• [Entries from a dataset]

---

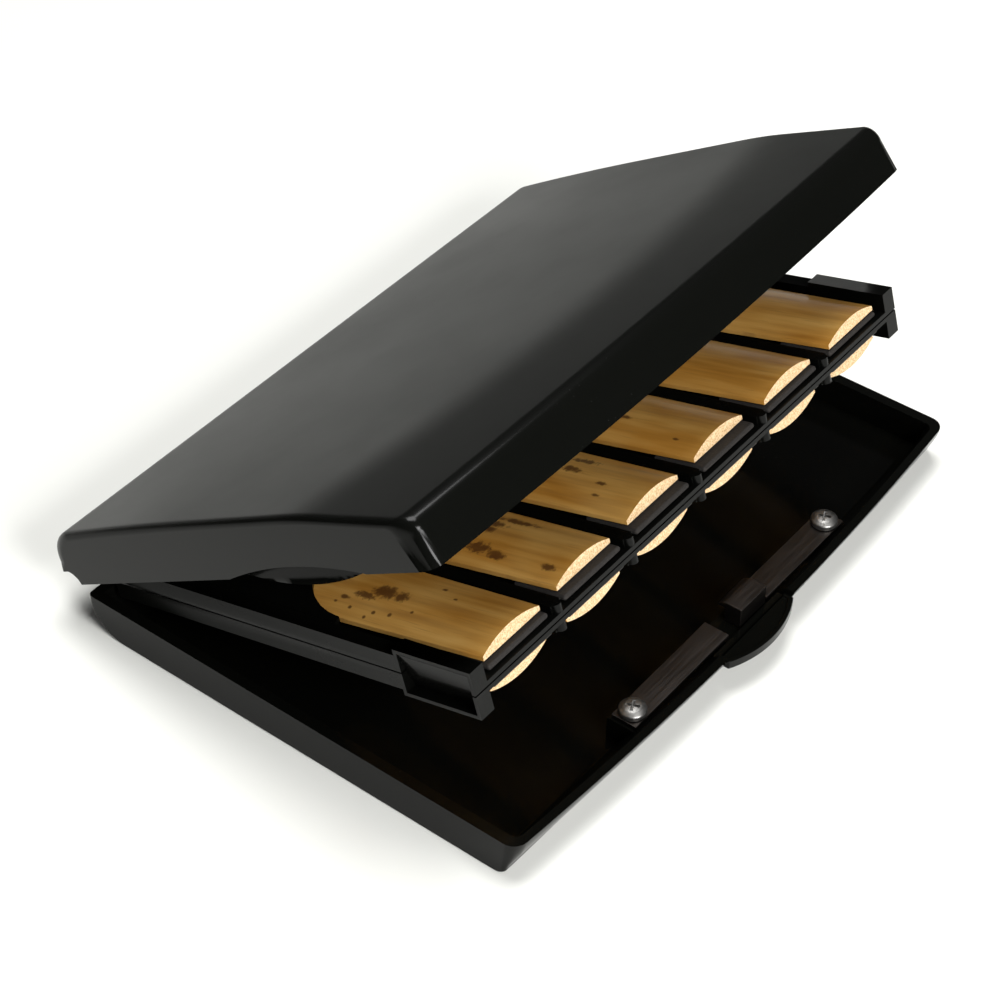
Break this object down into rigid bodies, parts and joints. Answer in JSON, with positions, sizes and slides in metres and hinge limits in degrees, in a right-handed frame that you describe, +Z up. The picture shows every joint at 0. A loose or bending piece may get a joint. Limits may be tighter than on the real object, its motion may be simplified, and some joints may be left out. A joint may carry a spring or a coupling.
{
  "type": "saxophone reed case",
  "caption": "Flat hinged case with a domed lid and a double-sided hinged tray that holds woodwind reeds on both faces, closed by a thumb latch.",
  "frame": {"origin": "centre of the base's flat bottom, midway between its ends and between the corners of its front and its rear wall", "axes": "+X along the hinge, -Y toward the latch side that opens, +Z up from the surface it stands on"},
  "size_m": [0.133, 0.1072, 0.0675],
  "materials": {
    "shell_black": "glossy black moulded plastic",
    "tray_black": "satin black moulded plastic",
    "pad_grey": "matte dark grey rubber",
    "cane": "golden cane with a satin bark",
    "dark_steel": "dark coated spring steel",
    "bright_steel": "bright plated steel"
  },
  "bodies": {
    "base": {"base_shell": "shell_black", "hinge_pin_left": "bright_steel", "hinge_pin_right": "bright_steel", "latch_leaf_near": "dark_steel", "latch_leaf_far": "dark_steel", "latch_screw_near": "bright_steel", "latch_screw_far": "bright_steel"},
    "tray": {"tray_upper_half": "tray_black", "tray_lower_half": "tray_black", "reed_upper_1": "cane", "pad_upper_1": "pad_grey", "reed_upper_2": "cane", "pad_upper_2": "pad_grey", "reed_upper_3": "cane", "pad_upper_3": "pad_grey", "reed_upper_4": "cane", "pad_upper_4": "pad_grey", "reed_upper_5": "cane", "pad_upper_5": "pad_grey", "reed_upper_6": "cane", "pad_upper_6": "pad_grey", "reed_lower_1": "cane", "pad_lower_1": "pad_grey", "reed_lower_2": "cane", "pad_lower_2": "pad_grey", "reed_lower_3": "cane", "pad_lower_3": "pad_grey", "reed_lower_4": "cane", "pad_lower_4": "pad_grey", "reed_lower_5": "cane", "pad_lower_5": "pad_grey", "reed_lower_6": "cane", "pad_lower_6": "pad_grey"},
    "lid": {"lid_shell": "shell_black", "lid_catch": "tray_black"},
    "latch": {"latch_thumb_tab": "shell_black", "latch_hook": "dark_steel"}
  },
  "joints": [
    {"name": "tray_hinge", "type": "hinge", "parent": "base", "child": "tray", "pos_m": [0, 0.0499, 0.0059], "axis": [-1, 0, 0], "range_deg": [-15.8, 29.2]},
    {"name": "lid_hinge", "type": "hinge", "parent": "tray", "child": "lid", "pos_m": [0, 0.0499, 0.0059], "axis": [-1, 0, 0], "range_deg": [-16.5, 58.5]},
    {"name": "latch_rock", "type": "hinge", "parent": "base", "child": "latch", "pos_m": [0, -0.04375, 0.0066], "axis": [1, 0, 0], "range_deg": [0, 10], "stiffness_Nm_per_rad": 0.1}
  ]
}
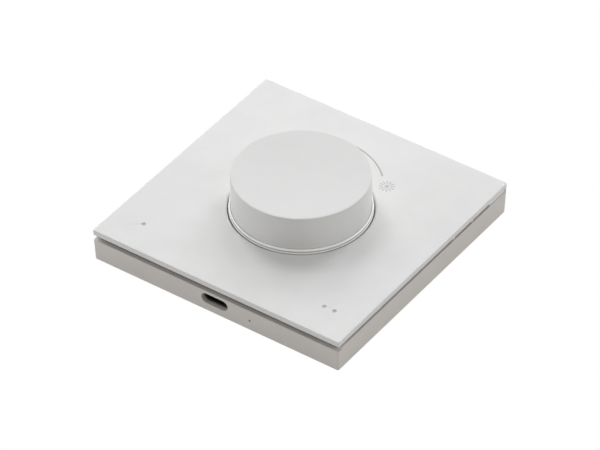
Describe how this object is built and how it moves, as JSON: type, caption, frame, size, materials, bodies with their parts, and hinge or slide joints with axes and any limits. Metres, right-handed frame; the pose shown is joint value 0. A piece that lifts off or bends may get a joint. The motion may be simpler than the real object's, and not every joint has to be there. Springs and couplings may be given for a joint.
{
  "type": "smart rotary switch",
  "caption": "Square wall panel with a large round push-and-turn knob, a rocking front plate, a charging socket in its lower wall and a magnetic wall plate in its back.",
  "frame": {"origin": "centre of the back face, which lies on the wall or the table", "axes": "+Z out of the wall along the knob's axis, +Y up the hung panel, +X to its right; the charging socket opens towards -Y"},
  "size_m": [0.086, 0.086, 0.0228],
  "materials": {
    "plate_shell": "fine matt moulded shell, near white",
    "housing_shell": "fine matt moulded shell, warm grey",
    "knob_shell": "matt painted cap",
    "ring_trim": "satin painted ring",
    "cover_shell": "plain moulded inner cover",
    "core_shell": "plain moulded carrier",
    "steel_sheet": "zinc-plated sheet",
    "magnet_metal": "nickel-plated",
    "board_sheet": "green board lacquer",
    "screw_steel": "zinc-plated screws",
    "socket_steel": "drawn steel shell",
    "black_moulding": "black switch and connector mouldings",
    "shield_metal": "tinned shield",
    "pouch_foil": "laminated pouch foil",
    "tape_foam": "foam tape",
    "ivory_moulding": "ivory connector and button mouldings",
    "lead_sleeve": "soft lead insulation",
    "encoder_moulding": "dark blue encoder base",
    "die_cast": "die-cast zinc",
    "contact_metal": "plated contact strip"
  },
  "bodies": {
    "base": {"wall_plate": "steel_sheet", "rear_housing": "housing_shell", "magnets": "magnet_metal", "main_board": "board_sheet", "board_screws": "screw_steel", "usb_shell": "socket_steel", "usb_tongue": "black_moulding", "radio_module": "shield_metal", "control_chip": "black_moulding", "battery_pouch": "pouch_foil", "battery_tape": "tape_foam", "battery_connector": "ivory_moulding", "battery_leads": "lead_sleeve", "left_key_body": "black_moulding", "right_key_body": "black_moulding", "reset_switch_body": "black_moulding", "encoder_base": "encoder_moulding", "encoder_terminals": "contact_metal", "encoder_frame": "steel_sheet", "encoder_bushing": "die_cast", "bushing_washer": "steel_sheet", "bushing_nut": "steel_sheet", "inner_cover": "cover_shell", "cover_screws": "screw_steel", "trim_ring": "ring_trim"},
    "rotor": {"encoder_rotor": "ivory_moulding"},
    "knob": {"knob_cap": "knob_shell", "knob_core": "core_shell", "knob_shaft": "die_cast", "shaft_clip": "steel_sheet", "hub_spring": "steel_sheet"},
    "push_key": {"push_plunger": "black_moulding"},
    "plate": {"front_plate": "plate_shell"},
    "left_key": {"left_key_button": "ivory_moulding"},
    "right_key": {"right_key_button": "ivory_moulding"},
    "reset_key": {"reset_button": "ivory_moulding"}
  },
  "joints": [
    {"name": "knob_turn", "type": "hinge", "parent": "base", "child": "rotor", "pos_m": [0, 0, 0.0065], "axis": [0, 0, 1], "continuous": true},
    {"name": "knob_press", "type": "slide", "parent": "rotor", "child": "knob", "axis": [0, 0, 1], "range_m": [-0.0005, 0], "stiffness_N_per_m": 3000, "springref_m": 0.0005},
    {"name": "knob_switch_press", "type": "slide", "parent": "base", "child": "push_key", "axis": [0, 0, 1], "range_m": [-0.0005, 0]},
    {"name": "plate_tilt", "type": "hinge", "parent": "base", "child": "plate", "pos_m": [0, 0.041, 0.0079], "axis": [1, 0, 0], "range_deg": [0, 0.258], "stiffness_Nm_per_rad": 40, "springref_deg": -0.57},
    {"name": "left_key_press", "type": "slide", "parent": "base", "child": "left_key", "axis": [0, 0, 1], "range_m": [-0.00034, 0]},
    {"name": "right_key_press", "type": "slide", "parent": "base", "child": "right_key", "axis": [0, 0, 1], "range_m": [-0.00034, 0]},
    {"name": "reset_press", "type": "slide", "parent": "base", "child": "reset_key", "axis": [0, 1, 0], "range_m": [0, 0.00025], "stiffness_N_per_m": 2000, "springref_m": -0.0002}
  ],
  "couplings": [
    {"joint": "knob_switch_press", "follows": "knob_press", "ratio": 1},
    {"joint": "left_key_press", "follows": "plate_tilt", "m_per_rad": -0.0735},
    {"joint": "right_key_press", "follows": "plate_tilt", "m_per_rad": -0.0735}
  ]
}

---

Write every entry out again exactly.

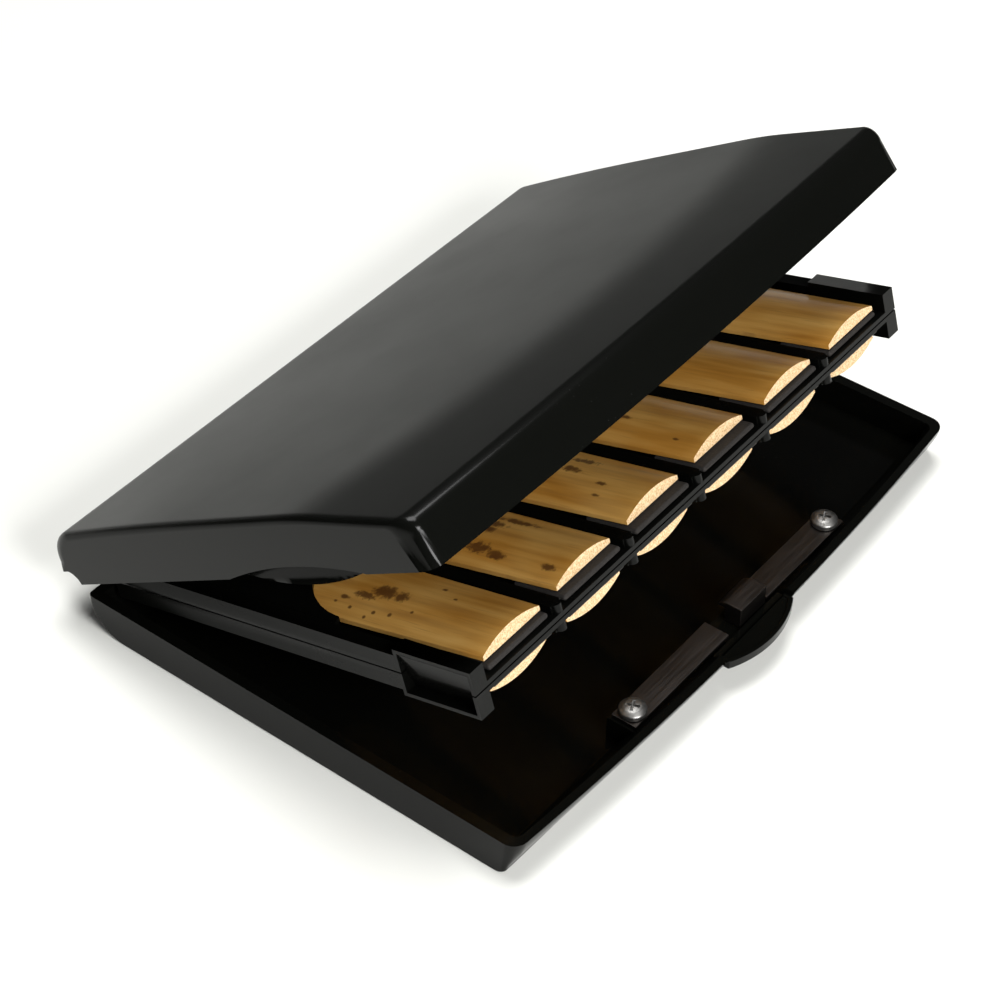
Break this object down into rigid bodies, parts and joints. Answer in JSON, with positions, sizes and slides in metres and hinge limits in degrees, in a right-handed frame that you describe, +Z up. The picture shows every joint at 0. A loose or bending piece may get a joint. Limits may be tighter than on the real object, its motion may be simplified, and some joints may be left out. A joint may carry a spring or a coupling.
{
  "type": "saxophone reed case",
  "caption": "Flat hinged case with a domed lid and a double-sided hinged tray that holds woodwind reeds on both faces, closed by a thumb latch.",
  "frame": {"origin": "centre of the base's flat bottom, midway between its ends and between the corners of its front and its rear wall", "axes": "+X along the hinge, -Y toward the latch side that opens, +Z up from the surface it stands on"},
  "size_m": [0.133, 0.1072, 0.0675],
  "materials": {
    "shell_black": "glossy black moulded plastic",
    "tray_black": "satin black moulded plastic",
    "pad_grey": "matte dark grey rubber",
    "cane": "golden cane with a satin bark",
    "dark_steel": "dark coated spring steel",
    "bright_steel": "bright plated steel"
  },
  "bodies": {
    "base": {"base_shell": "shell_black", "hinge_pin_left": "bright_steel", "hinge_pin_right": "bright_steel", "latch_leaf_near": "dark_steel", "latch_leaf_far": "dark_steel", "latch_screw_near": "bright_steel", "latch_screw_far": "bright_steel"},
    "tray": {"tray_upper_half": "tray_black", "tray_lower_half": "tray_black", "reed_upper_1": "cane", "pad_upper_1": "pad_grey", "reed_upper_2": "cane", "pad_upper_2": "pad_grey", "reed_upper_3": "cane", "pad_upper_3": "pad_grey", "reed_upper_4": "cane", "pad_upper_4": "pad_grey", "reed_upper_5": "cane", "pad_upper_5": "pad_grey", "reed_upper_6": "cane", "pad_upper_6": "pad_grey", "reed_lower_1": "cane", "pad_lower_1": "pad_grey", "reed_lower_2": "cane", "pad_lower_2": "pad_grey", "reed_lower_3": "cane", "pad_lower_3": "pad_grey", "reed_lower_4": "cane", "pad_lower_4": "pad_grey", "reed_lower_5": "cane", "pad_lower_5": "pad_grey", "reed_lower_6": "cane", "pad_lower_6": "pad_grey"},
    "lid": {"lid_shell": "shell_black", "lid_catch": "tray_black"},
    "latch": {"latch_thumb_tab": "shell_black", "latch_hook": "dark_steel"}
  },
  "joints": [
    {"name": "tray_hinge", "type": "hinge", "parent": "base", "child": "tray", "pos_m": [0, 0.0499, 0.0059], "axis": [-1, 0, 0], "range_deg": [-15.8, 29.2]},
    {"name": "lid_hinge", "type": "hinge", "parent": "tray", "child": "lid", "pos_m": [0, 0.0499, 0.0059], "axis": [-1, 0, 0], "range_deg": [-16.5, 58.5]},
    {"name": "latch_rock", "type": "hinge", "parent": "base", "child": "latch", "pos_m": [0, -0.04375, 0.0066], "axis": [1, 0, 0], "range_deg": [0, 10], "stiffness_Nm_per_rad": 0.1}
  ]
}
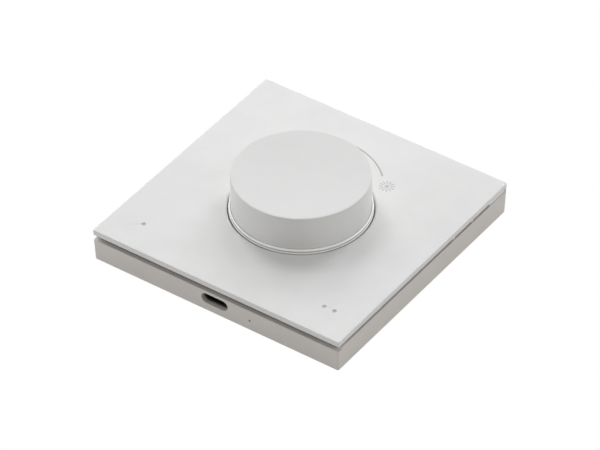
Describe how this object is built and how it moves, as JSON: type, caption, frame, size, materials, bodies with their parts, and hinge or slide joints with axes and any limits. Metres, right-handed frame; the pose shown is joint value 0. A piece that lifts off or bends may get a joint. The motion may be simpler than the real object's, and not every joint has to be there. Springs and couplings may be given for a joint.
{
  "type": "smart rotary switch",
  "caption": "Square wall panel with a large round push-and-turn knob, a rocking front plate, a charging socket in its lower wall and a magnetic wall plate in its back.",
  "frame": {"origin": "centre of the back face, which lies on the wall or the table", "axes": "+Z out of the wall along the knob's axis, +Y up the hung panel, +X to its right; the charging socket opens towards -Y"},
  "size_m": [0.086, 0.086, 0.0228],
  "materials": {
    "plate_shell": "fine matt moulded shell, near white",
    "housing_shell": "fine matt moulded shell, warm grey",
    "knob_shell": "matt painted cap",
    "ring_trim": "satin painted ring",
    "cover_shell": "plain moulded inner cover",
    "core_shell": "plain moulded carrier",
    "steel_sheet": "zinc-plated sheet",
    "magnet_metal": "nickel-plated",
    "board_sheet": "green board lacquer",
    "screw_steel": "zinc-plated screws",
    "socket_steel": "drawn steel shell",
    "black_moulding": "black switch and connector mouldings",
    "shield_metal": "tinned shield",
    "pouch_foil": "laminated pouch foil",
    "tape_foam": "foam tape",
    "ivory_moulding": "ivory connector and button mouldings",
    "lead_sleeve": "soft lead insulation",
    "encoder_moulding": "dark blue encoder base",
    "die_cast": "die-cast zinc",
    "contact_metal": "plated contact strip"
  },
  "bodies": {
    "base": {"wall_plate": "steel_sheet", "rear_housing": "housing_shell", "magnets": "magnet_metal", "main_board": "board_sheet", "board_screws": "screw_steel", "usb_shell": "socket_steel", "usb_tongue": "black_moulding", "radio_module": "shield_metal", "control_chip": "black_moulding", "battery_pouch": "pouch_foil", "battery_tape": "tape_foam", "battery_connector": "ivory_moulding", "battery_leads": "lead_sleeve", "left_key_body": "black_moulding", "right_key_body": "black_moulding", "reset_switch_body": "black_moulding", "encoder_base": "encoder_moulding", "encoder_terminals": "contact_metal", "encoder_frame": "steel_sheet", "encoder_bushing": "die_cast", "bushing_washer": "steel_sheet", "bushing_nut": "steel_sheet", "inner_cover": "cover_shell", "cover_screws": "screw_steel", "trim_ring": "ring_trim"},
    "rotor": {"encoder_rotor": "ivory_moulding"},
    "knob": {"knob_cap": "knob_shell", "knob_core": "core_shell", "knob_shaft": "die_cast", "shaft_clip": "steel_sheet", "hub_spring": "steel_sheet"},
    "push_key": {"push_plunger": "black_moulding"},
    "plate": {"front_plate": "plate_shell"},
    "left_key": {"left_key_button": "ivory_moulding"},
    "right_key": {"right_key_button": "ivory_moulding"},
    "reset_key": {"reset_button": "ivory_moulding"}
  },
  "joints": [
    {"name": "knob_turn", "type": "hinge", "parent": "base", "child": "rotor", "pos_m": [0, 0, 0.0065], "axis": [0, 0, 1], "continuous": true},
    {"name": "knob_press", "type": "slide", "parent": "rotor", "child": "knob", "axis": [0, 0, 1], "range_m": [-0.0005, 0], "stiffness_N_per_m": 3000, "springref_m": 0.0005},
    {"name": "knob_switch_press", "type": "slide", "parent": "base", "child": "push_key", "axis": [0, 0, 1], "range_m": [-0.0005, 0]},
    {"name": "plate_tilt", "type": "hinge", "parent": "base", "child": "plate", "pos_m": [0, 0.041, 0.0079], "axis": [1, 0, 0], "range_deg": [0, 0.258], "stiffness_Nm_per_rad": 40, "springref_deg": -0.57},
    {"name": "left_key_press", "type": "slide", "parent": "base", "child": "left_key", "axis": [0, 0, 1], "range_m": [-0.00034, 0]},
    {"name": "right_key_press", "type": "slide", "parent": "base", "child": "right_key", "axis": [0, 0, 1], "range_m": [-0.00034, 0]},
    {"name": "reset_press", "type": "slide", "parent": "base", "child": "reset_key", "axis": [0, 1, 0], "range_m": [0, 0.00025], "stiffness_N_per_m": 2000, "springref_m": -0.0002}
  ],
  "couplings": [
    {"joint": "knob_switch_press", "follows": "knob_press", "ratio": 1},
    {"joint": "left_key_press", "follows": "plate_tilt", "m_per_rad": -0.0735},
    {"joint": "right_key_press", "follows": "plate_tilt", "m_per_rad": -0.0735}
  ]
}